**Task brief**
Copy out precisely the lines beginning at the line that contains "obj.matrix_world = Matrix.Identity(4)" and ending at the line that contains "return tuple(s /", including both.

**Rows from a 3D modeling dataset**
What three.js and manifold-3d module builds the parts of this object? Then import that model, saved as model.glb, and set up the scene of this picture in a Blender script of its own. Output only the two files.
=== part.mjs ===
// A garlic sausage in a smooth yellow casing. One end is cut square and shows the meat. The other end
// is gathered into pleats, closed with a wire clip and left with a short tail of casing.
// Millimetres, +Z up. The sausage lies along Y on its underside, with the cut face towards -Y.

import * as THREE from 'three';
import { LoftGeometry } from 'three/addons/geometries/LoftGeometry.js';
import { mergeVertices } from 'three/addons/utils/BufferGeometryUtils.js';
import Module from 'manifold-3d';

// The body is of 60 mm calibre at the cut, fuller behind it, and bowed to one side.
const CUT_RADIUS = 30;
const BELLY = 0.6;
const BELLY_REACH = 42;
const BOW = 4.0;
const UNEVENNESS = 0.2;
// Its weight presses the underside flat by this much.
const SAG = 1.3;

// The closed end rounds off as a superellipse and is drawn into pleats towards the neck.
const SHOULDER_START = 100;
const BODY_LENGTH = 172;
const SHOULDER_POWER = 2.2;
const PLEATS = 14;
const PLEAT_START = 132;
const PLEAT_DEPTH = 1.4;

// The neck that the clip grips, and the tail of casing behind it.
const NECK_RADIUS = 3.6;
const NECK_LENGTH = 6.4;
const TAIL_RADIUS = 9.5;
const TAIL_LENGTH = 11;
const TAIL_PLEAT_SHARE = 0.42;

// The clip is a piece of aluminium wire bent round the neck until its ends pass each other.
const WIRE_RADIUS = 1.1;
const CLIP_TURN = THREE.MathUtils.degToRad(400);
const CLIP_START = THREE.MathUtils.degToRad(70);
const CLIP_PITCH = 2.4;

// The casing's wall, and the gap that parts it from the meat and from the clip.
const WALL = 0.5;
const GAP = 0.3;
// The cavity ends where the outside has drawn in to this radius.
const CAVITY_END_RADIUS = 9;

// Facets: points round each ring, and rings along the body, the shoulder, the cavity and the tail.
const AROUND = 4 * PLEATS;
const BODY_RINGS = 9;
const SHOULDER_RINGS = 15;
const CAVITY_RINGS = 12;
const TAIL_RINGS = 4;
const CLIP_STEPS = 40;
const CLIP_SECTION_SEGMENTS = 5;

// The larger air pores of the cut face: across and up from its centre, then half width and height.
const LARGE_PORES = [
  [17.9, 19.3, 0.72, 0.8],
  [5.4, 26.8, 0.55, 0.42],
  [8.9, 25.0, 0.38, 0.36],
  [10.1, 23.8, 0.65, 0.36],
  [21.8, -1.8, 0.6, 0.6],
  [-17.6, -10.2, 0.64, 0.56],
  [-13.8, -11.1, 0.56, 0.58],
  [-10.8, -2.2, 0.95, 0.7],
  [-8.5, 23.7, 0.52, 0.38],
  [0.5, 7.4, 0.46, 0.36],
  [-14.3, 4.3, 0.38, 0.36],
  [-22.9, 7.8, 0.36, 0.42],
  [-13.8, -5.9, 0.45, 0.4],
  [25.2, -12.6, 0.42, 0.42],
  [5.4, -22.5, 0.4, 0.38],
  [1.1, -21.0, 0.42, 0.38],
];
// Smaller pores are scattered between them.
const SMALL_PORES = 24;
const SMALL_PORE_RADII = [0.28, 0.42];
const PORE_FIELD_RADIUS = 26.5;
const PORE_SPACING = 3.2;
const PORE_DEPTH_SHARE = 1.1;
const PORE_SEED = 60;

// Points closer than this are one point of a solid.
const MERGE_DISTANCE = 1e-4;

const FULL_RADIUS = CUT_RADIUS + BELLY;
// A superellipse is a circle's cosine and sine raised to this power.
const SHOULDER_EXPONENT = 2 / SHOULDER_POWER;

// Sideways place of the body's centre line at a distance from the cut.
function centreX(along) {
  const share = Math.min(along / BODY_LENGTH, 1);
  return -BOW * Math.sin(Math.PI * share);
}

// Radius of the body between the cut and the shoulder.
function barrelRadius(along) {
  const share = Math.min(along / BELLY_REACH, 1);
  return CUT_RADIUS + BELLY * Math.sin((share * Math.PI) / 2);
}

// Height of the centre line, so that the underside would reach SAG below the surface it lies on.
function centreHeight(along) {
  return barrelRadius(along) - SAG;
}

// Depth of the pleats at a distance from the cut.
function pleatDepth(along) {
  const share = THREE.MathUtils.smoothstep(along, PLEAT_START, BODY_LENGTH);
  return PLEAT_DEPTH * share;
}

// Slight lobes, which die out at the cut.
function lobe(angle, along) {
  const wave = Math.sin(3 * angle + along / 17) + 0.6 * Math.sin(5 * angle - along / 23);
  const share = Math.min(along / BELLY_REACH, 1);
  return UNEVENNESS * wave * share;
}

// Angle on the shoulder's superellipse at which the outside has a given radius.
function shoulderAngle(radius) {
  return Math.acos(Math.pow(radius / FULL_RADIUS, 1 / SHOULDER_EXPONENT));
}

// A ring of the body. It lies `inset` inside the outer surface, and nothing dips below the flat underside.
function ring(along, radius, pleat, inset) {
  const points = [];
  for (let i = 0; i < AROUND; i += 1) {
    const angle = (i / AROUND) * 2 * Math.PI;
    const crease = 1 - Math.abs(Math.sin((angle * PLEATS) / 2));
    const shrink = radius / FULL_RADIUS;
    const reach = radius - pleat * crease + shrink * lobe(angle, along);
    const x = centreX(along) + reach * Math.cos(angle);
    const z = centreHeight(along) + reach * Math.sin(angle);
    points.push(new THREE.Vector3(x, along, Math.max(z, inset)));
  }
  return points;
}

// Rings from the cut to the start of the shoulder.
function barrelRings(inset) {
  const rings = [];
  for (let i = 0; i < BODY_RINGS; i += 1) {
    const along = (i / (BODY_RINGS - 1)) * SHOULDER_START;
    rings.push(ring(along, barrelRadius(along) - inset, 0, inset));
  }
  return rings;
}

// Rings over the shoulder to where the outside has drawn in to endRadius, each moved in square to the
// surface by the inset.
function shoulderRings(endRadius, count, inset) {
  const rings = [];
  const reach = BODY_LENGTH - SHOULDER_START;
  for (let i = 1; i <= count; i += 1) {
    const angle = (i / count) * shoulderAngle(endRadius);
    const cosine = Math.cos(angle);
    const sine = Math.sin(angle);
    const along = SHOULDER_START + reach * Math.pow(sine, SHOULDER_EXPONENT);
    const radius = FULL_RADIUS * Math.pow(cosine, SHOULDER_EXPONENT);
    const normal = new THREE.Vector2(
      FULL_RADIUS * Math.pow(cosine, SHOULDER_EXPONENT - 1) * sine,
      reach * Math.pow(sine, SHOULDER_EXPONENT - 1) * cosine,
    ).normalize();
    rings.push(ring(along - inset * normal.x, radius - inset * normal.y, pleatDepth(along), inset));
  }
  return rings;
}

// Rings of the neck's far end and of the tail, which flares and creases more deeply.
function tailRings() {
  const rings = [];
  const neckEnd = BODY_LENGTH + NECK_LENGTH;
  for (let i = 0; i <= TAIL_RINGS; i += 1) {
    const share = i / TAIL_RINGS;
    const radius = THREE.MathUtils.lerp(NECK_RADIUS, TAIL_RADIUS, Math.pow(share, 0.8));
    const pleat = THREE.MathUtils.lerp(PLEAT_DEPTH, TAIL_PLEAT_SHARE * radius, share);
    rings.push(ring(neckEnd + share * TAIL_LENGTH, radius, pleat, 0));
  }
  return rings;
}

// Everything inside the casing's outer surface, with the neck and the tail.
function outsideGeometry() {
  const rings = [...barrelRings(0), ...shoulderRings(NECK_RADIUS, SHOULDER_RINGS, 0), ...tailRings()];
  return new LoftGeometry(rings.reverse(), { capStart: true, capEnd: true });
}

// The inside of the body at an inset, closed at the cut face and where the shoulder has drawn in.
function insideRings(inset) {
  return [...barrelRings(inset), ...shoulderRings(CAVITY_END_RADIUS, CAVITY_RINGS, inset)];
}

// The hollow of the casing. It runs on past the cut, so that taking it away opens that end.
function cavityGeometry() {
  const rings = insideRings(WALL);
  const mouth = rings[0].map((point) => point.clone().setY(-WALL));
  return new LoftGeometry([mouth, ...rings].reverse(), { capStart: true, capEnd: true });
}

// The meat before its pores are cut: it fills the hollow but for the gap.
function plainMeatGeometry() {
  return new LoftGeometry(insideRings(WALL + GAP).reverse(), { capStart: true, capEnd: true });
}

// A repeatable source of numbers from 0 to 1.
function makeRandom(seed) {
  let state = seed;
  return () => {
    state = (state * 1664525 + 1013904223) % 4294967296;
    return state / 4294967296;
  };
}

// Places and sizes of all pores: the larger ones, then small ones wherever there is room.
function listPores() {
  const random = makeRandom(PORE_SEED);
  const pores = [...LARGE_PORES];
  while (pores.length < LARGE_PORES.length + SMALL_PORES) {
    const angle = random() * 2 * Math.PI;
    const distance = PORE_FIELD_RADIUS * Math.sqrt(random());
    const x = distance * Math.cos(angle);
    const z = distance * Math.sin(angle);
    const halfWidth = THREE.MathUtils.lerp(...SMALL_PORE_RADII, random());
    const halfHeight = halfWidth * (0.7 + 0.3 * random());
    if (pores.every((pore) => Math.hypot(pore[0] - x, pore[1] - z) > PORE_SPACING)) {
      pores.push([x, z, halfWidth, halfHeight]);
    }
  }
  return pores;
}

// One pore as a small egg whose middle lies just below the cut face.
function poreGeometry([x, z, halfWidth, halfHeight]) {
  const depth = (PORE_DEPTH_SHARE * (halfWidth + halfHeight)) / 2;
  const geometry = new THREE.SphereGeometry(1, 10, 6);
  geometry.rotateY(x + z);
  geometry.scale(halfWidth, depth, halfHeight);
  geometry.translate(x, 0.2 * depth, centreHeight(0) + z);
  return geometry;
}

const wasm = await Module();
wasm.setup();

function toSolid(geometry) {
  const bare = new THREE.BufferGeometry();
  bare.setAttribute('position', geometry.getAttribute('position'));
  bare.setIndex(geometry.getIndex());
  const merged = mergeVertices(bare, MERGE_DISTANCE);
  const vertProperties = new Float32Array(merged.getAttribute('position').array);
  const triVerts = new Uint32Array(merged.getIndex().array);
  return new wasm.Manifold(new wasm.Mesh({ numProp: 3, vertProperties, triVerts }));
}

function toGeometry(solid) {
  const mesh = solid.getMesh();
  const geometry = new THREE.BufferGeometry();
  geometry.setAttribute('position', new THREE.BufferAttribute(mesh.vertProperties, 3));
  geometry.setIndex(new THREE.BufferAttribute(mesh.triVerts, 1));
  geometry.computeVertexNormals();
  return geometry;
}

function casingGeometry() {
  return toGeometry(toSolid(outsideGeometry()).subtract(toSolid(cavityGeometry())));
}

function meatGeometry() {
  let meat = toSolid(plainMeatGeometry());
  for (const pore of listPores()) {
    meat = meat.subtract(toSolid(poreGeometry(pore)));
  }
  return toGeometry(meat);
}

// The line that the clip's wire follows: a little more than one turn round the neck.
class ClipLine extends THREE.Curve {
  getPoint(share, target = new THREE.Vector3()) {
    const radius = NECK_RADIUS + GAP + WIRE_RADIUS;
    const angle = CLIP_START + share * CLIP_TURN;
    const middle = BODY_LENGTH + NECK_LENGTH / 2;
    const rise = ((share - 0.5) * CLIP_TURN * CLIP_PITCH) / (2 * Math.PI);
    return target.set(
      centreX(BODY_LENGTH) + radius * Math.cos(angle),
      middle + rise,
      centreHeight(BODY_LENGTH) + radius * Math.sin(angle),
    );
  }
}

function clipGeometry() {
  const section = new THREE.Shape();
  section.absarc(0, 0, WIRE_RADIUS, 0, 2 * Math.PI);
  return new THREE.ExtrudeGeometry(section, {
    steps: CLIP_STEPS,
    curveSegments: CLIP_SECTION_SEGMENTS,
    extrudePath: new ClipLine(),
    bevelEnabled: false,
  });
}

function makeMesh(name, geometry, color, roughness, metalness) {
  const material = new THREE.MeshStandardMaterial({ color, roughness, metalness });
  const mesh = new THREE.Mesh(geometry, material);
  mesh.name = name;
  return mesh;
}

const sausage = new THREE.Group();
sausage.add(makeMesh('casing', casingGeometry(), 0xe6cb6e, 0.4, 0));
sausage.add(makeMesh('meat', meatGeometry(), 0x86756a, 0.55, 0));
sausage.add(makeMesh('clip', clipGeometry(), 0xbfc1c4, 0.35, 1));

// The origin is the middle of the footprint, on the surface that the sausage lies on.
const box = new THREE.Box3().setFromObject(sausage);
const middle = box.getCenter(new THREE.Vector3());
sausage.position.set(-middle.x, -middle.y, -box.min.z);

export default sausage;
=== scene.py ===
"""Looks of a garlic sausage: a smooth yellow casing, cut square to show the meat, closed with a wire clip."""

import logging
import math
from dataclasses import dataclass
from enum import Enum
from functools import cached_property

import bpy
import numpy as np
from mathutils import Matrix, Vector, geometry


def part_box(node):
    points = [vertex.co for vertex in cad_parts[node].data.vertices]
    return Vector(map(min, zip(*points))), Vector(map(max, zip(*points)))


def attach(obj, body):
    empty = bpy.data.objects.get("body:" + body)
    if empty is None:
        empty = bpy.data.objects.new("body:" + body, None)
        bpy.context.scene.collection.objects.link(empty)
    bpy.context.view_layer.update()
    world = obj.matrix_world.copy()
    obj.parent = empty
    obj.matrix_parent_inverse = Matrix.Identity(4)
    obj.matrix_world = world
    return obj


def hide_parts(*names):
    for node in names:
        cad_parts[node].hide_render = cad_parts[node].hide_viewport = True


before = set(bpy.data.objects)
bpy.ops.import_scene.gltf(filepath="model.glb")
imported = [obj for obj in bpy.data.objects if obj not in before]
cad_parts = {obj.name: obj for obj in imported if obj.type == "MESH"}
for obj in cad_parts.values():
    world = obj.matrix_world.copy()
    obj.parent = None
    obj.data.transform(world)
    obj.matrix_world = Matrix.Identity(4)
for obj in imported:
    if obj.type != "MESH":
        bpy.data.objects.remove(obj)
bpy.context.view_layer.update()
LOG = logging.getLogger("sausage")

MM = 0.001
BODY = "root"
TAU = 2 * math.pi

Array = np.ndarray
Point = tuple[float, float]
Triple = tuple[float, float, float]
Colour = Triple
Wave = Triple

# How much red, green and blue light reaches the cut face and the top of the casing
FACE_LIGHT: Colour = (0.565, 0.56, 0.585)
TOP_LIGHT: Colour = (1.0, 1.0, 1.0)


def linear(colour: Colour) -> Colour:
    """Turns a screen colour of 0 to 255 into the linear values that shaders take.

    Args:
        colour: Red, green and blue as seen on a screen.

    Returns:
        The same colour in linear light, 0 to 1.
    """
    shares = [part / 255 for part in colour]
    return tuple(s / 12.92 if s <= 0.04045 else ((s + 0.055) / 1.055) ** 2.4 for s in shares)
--
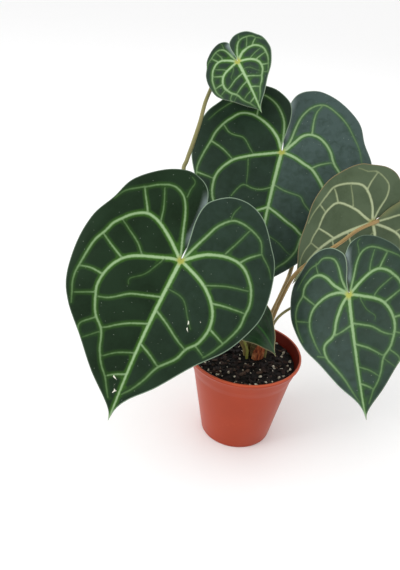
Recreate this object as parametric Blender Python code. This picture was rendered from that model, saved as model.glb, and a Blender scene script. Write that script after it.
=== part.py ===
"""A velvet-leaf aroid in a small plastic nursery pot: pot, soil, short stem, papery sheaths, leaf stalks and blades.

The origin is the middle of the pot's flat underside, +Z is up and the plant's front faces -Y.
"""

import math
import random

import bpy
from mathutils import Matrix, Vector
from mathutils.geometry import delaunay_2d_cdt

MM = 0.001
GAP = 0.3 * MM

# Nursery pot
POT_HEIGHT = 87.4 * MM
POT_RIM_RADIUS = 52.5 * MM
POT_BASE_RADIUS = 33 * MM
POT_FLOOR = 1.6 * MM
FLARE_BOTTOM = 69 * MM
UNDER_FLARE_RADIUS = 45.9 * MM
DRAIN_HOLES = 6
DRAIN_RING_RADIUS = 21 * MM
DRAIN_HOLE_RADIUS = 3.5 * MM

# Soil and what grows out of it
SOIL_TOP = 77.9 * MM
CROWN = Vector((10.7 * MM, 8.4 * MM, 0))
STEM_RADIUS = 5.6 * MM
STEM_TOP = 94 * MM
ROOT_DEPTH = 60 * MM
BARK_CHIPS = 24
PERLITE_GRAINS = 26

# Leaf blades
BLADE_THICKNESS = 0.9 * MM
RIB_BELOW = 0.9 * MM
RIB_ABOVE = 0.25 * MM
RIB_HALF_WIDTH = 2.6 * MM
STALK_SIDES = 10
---
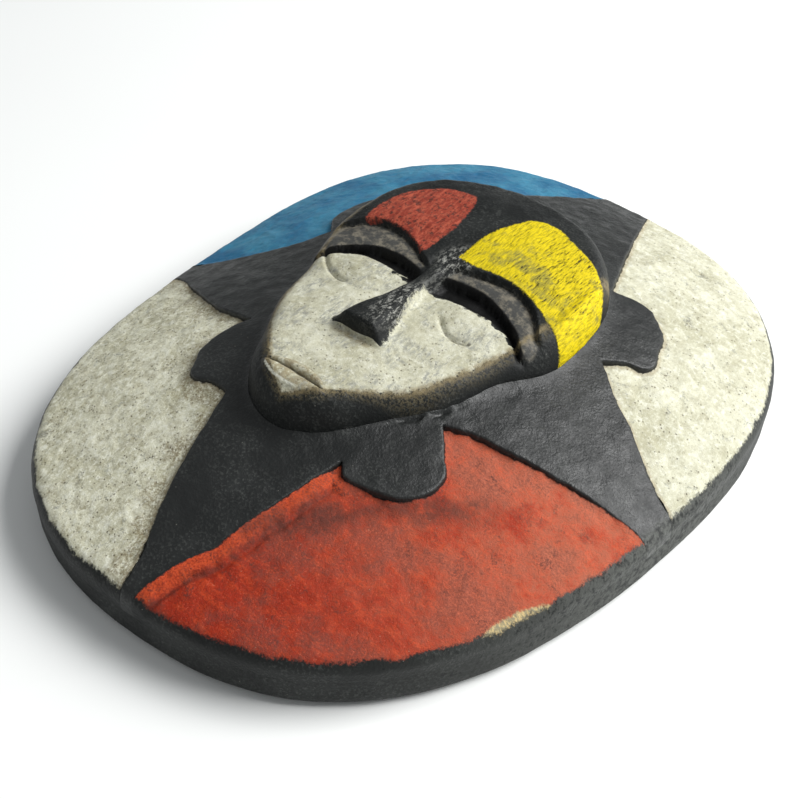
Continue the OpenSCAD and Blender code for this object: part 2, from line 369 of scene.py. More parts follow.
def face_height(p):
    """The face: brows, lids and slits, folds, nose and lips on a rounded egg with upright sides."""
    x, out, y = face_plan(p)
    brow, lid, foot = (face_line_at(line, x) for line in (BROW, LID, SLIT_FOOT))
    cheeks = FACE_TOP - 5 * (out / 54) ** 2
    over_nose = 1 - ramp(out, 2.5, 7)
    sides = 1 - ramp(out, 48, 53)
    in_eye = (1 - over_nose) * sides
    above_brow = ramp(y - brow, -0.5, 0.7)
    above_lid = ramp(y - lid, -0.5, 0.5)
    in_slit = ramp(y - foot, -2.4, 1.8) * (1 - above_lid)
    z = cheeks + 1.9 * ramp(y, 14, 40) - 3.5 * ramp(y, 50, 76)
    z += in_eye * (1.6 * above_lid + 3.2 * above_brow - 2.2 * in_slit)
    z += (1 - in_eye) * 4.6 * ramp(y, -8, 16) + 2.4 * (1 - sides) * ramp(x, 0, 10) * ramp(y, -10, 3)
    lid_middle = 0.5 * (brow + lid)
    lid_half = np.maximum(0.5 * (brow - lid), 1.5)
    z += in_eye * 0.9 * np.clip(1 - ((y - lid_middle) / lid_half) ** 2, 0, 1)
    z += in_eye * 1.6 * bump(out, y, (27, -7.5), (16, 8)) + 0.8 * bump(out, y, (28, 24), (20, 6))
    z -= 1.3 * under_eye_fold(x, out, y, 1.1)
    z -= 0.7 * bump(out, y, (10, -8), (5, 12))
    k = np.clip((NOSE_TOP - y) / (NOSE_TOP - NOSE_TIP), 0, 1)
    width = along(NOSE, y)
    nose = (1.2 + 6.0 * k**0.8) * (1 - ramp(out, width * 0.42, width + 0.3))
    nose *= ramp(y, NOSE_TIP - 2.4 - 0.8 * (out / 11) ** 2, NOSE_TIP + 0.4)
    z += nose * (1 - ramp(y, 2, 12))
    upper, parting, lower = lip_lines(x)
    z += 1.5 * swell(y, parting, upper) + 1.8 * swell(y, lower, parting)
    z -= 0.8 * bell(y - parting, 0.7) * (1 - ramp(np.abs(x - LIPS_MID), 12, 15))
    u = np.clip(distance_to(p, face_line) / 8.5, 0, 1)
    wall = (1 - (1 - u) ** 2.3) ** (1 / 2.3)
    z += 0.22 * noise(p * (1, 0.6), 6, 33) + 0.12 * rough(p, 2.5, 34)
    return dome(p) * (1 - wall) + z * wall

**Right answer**
    obj.matrix_world = Matrix.Identity(4)
for obj in imported:
    if obj.type != "MESH":
        bpy.data.objects.remove(obj)
bpy.context.view_layer.update()
LOG = logging.getLogger("sausage")

MM = 0.001
BODY = "root"
TAU = 2 * math.pi

Array = np.ndarray
Point = tuple[float, float]
Triple = tuple[float, float, float]
Colour = Triple
Wave = Triple

# How much red, green and blue light reaches the cut face and the top of the casing
FACE_LIGHT: Colour = (0.565, 0.56, 0.585)
TOP_LIGHT: Colour = (1.0, 1.0, 1.0)


def linear(colour: Colour) -> Colour:
    """Turns a screen colour of 0 to 255 into the linear values that shaders take.

    Args:
        colour: Red, green and blue as seen on a screen.

    Returns:
        The same colour in linear light, 0 to 1.
    """
    shares = [part / 255 for part in colour]
    return tuple(s / 12.92 if s <= 0.04045 else ((s + 0.055) / 1.055) ** 2.4 for s in shares)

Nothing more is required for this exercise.